Vereinheitlichung der Tierwohl-Kriterien für Schweinehalter
Im Zuge der Ankündigung der dritten Programmphase kündigt die ITW auch eine Vereinheitlichung der Kriterien für Schweinehalter an, um ein einheitliches Tierwohl-Niveau zu schaffen. Danach werden teilnehmende Schweinehalter künftig keine Wahlmöglichkeiten jenseits der Pflichtmaßnahmen mehr besitzen. Der künftig geltende Kriterienkatalog soll nach ITW-Angaben weitgehend den aktuell gültigen Grundanforderungen mit Tageslichteinfall, zehn Prozent mehr Platz und umfassenden Maßnahmen zur Tiergesundheit entsprechen. Allerdings werden die Kriterien zusätzliches organisches Beschäftigungsmaterial
und Raufutter
zu einem Kriterium zusammengefasst.

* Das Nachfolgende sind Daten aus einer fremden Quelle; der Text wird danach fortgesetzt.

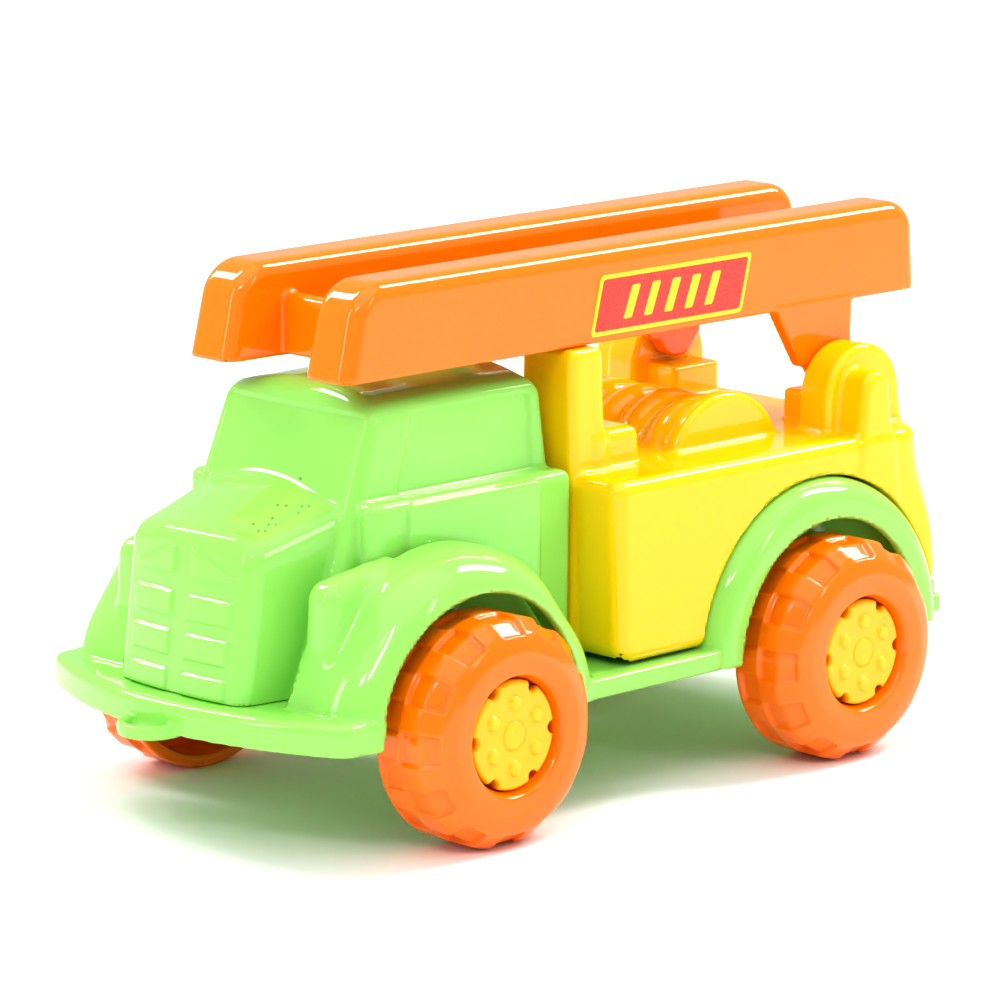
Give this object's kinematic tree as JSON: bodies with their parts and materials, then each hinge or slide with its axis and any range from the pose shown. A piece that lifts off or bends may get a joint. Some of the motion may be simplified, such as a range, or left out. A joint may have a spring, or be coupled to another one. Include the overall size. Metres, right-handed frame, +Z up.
{
  "type": "toy ladder fire truck",
  "caption": "Moulded plastic toy ladder truck with a hollow cab, a deck with posts and a hose reel, a tilting two-rail ladder, and turning wheel sets.",
  "frame": {"origin": "centre of the bounding box in plan, on the ground under the wheels", "axes": "+X to the front, +Y to the left side, +Z up"},
  "size_m": [0.289, 0.154, 0.1565],
  "materials": {
    "green_plastic": "glossy injection-moulded polypropylene",
    "yellow_plastic": "glossy injection-moulded polypropylene",
    "hub_plastic": "glossy injection-moulded polypropylene",
    "wheel_plastic": "glossy injection-moulded polyethylene",
    "ladder_plastic": "glossy injection-moulded polypropylene",
    "label_paper": "printed glossy vinyl label",
    "axle_steel": "drawn zinc-plated steel wire"
  },
  "bodies": {
    "truck_body": {"chassis": "green_plastic", "cab_shell": "green_plastic", "rear_body": "yellow_plastic", "ladder_pin_left": "ladder_plastic", "ladder_pin_right": "ladder_plastic", "body_screws": "axle_steel"},
    "front_wheels": {"front_axle": "axle_steel", "tyre_front_left": "wheel_plastic", "tyre_front_right": "wheel_plastic", "hub_front_left": "hub_plastic", "hub_front_right": "hub_plastic"},
    "rear_wheels": {"rear_axle": "axle_steel", "tyre_rear_left": "wheel_plastic", "tyre_rear_right": "wheel_plastic", "hub_rear_left": "hub_plastic", "hub_rear_right": "hub_plastic"},
    "ladder_frame": {"ladder": "ladder_plastic", "sticker_left": "label_paper", "sticker_right": "label_paper"}
  },
  "joints": [
    {"name": "front_wheels_roll", "type": "hinge", "parent": "truck_body", "child": "front_wheels", "pos_m": [0.0667, 0, 0.033], "axis": [0, 1, 0], "continuous": true},
    {"name": "rear_wheels_roll", "type": "hinge", "parent": "truck_body", "child": "rear_wheels", "pos_m": [-0.0765, 0, 0.033], "axis": [0, 1, 0], "continuous": true},
    {"name": "ladder_tilt", "type": "hinge", "parent": "truck_body", "child": "ladder_frame", "pos_m": [-0.1055, 0, 0.1133], "axis": [0, -1, 0], "range_deg": [0, 60]}
  ]
}
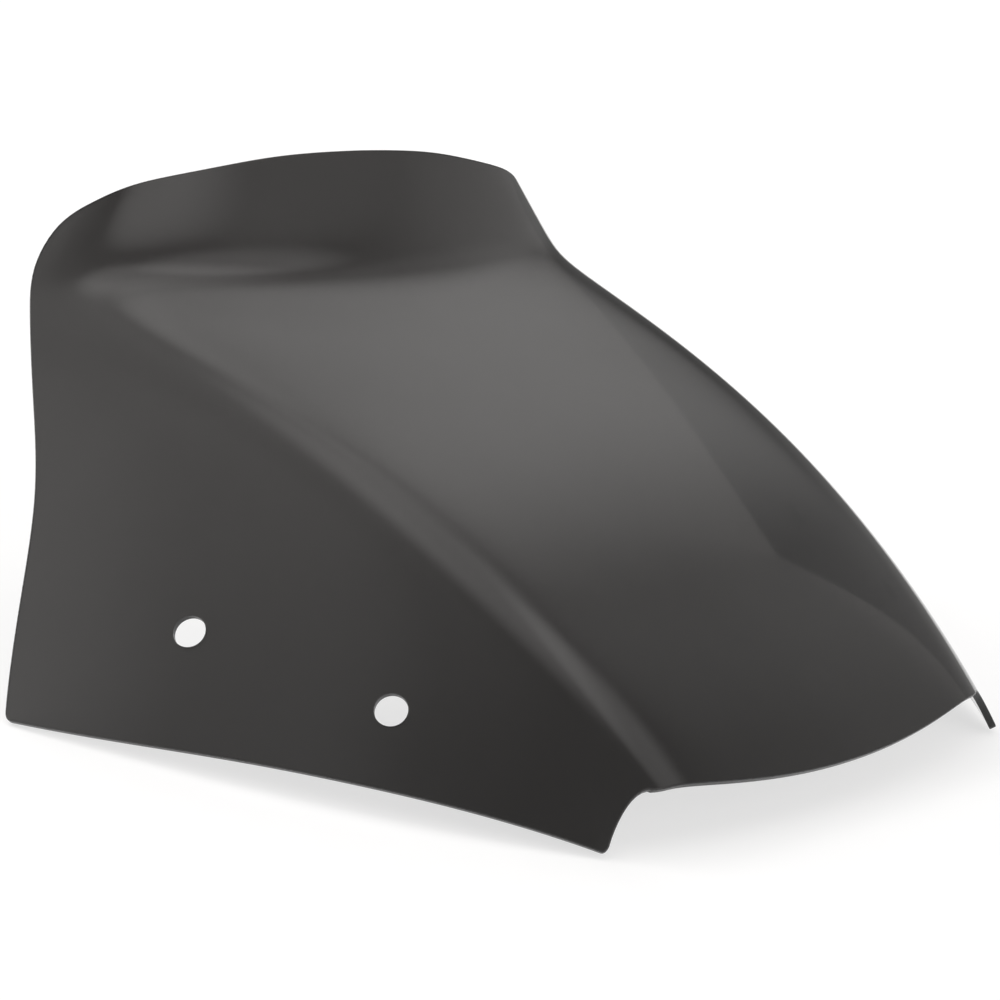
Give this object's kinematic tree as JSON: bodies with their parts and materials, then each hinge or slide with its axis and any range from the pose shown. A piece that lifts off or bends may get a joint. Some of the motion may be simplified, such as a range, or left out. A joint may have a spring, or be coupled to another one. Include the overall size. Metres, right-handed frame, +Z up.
{
  "type": "motorcycle windshield screen",
  "caption": "Smoke-tinted, thermoformed motorcycle fairing windshield with an upturned rear lip, soft side ridges and drilled mounting holes low on its side panels.",
  "frame": {"origin": "on the surface it stands on, under the middle of its bounding box", "axes": "+X across the screen, at right angles to its mirror plane; -Y towards the nose, +Y towards the lip and the rider; +Z up"},
  "size_m": [0.4596, 0.3158, 0.1845],
  "materials": {
    "smoke_plastic": "dark smoke-tinted transparent sheet, polished on both faces"
  },
  "bodies": {
    "root": {"screen": "smoke_plastic"}
  },
  "joints": []
}
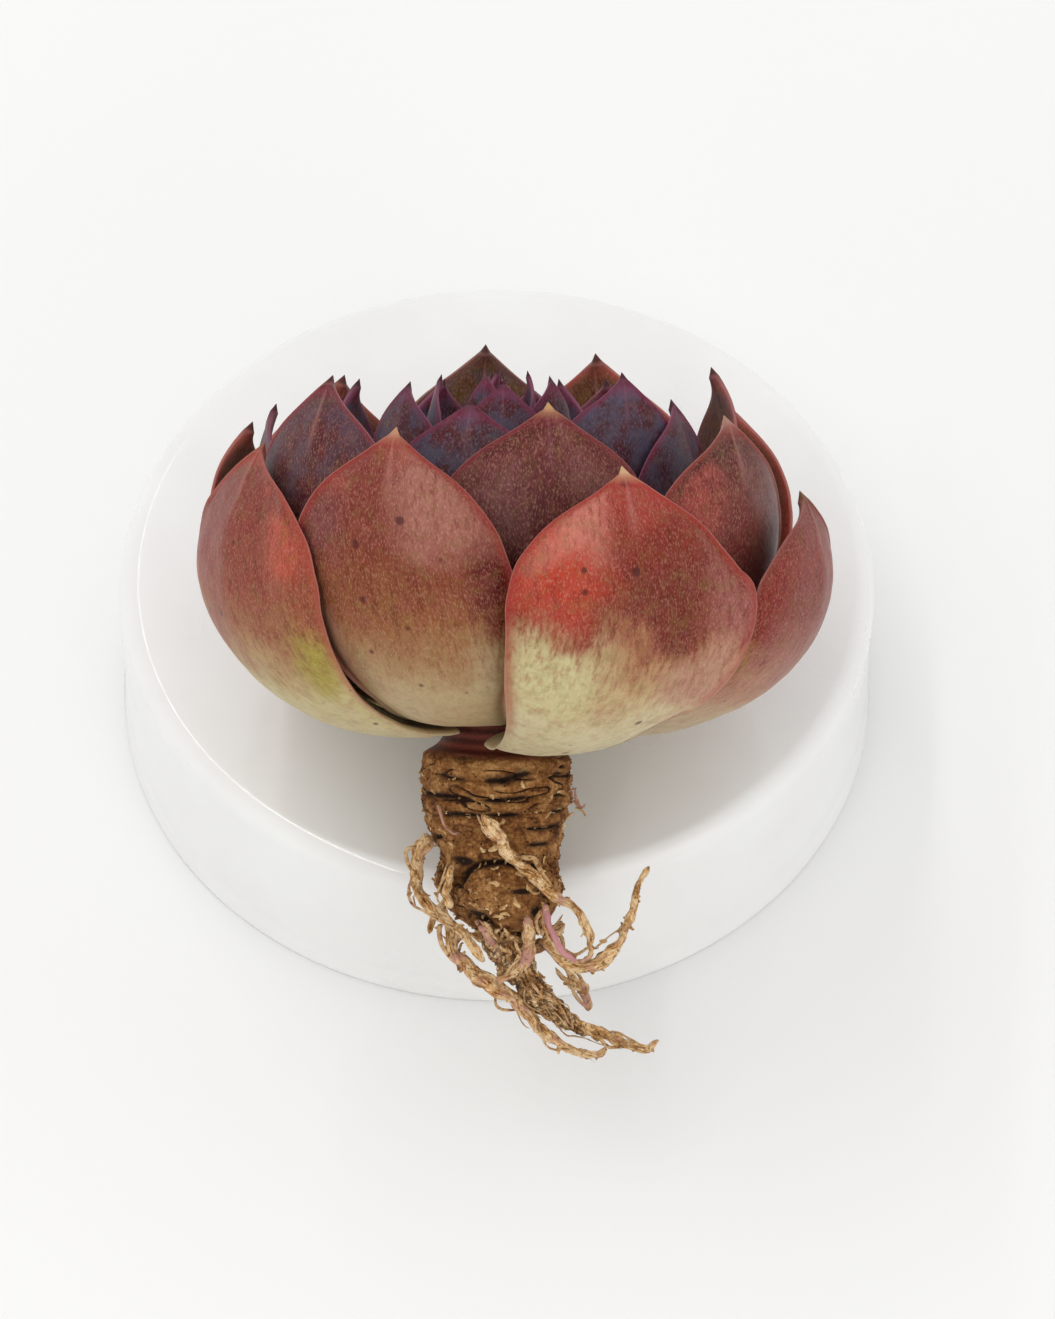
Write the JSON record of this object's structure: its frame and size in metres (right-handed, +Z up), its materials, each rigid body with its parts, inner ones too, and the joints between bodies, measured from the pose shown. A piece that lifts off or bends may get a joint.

Raufutter, das eine positive Wirkung auf die Tiergesundheit hat und in Bezug auf seine Darreichungsform die Funktion eines Beschäftigungsmaterials erfüllt, wird damit zur Pflicht. Die Kriterien für Geflügelhalter sollen dagegen in der aktuellen Form bestehen bleiben.
Staatliche Tierwohlkennzeichnung – ITW weiterhin offen für konstruktive Zusammenarbeit
Aktuell plant das Bundesministerium für Ernährung und Landwirtschaft (BMEL) die Einführung einer staatlichen Tierwohlkennzeichnung. Nach Aussage des Geschäftsführers der Initiative Tierwohl, Dr. Alexander Hinrichs ist die ITW weiterhin offen für eine konstruktive Zusammenarbeit: Grundsätzlich sind wir davon überzeugt, dass die ITW auch in der neuen Programmphase anschlussfähig für das geplante Staatliche Tierwohlkennzeichen ist. Es ist aber auch wichtig, dass ein staatliches Eingreifen in den Markt der Tierwohlsiegel so gestaltet wird, dass die im Markt befindlichen Siegel davon profitieren. Nur so lässt sich das gemeinsame Ziel ‚mehr Tierwohl‘ erreichen.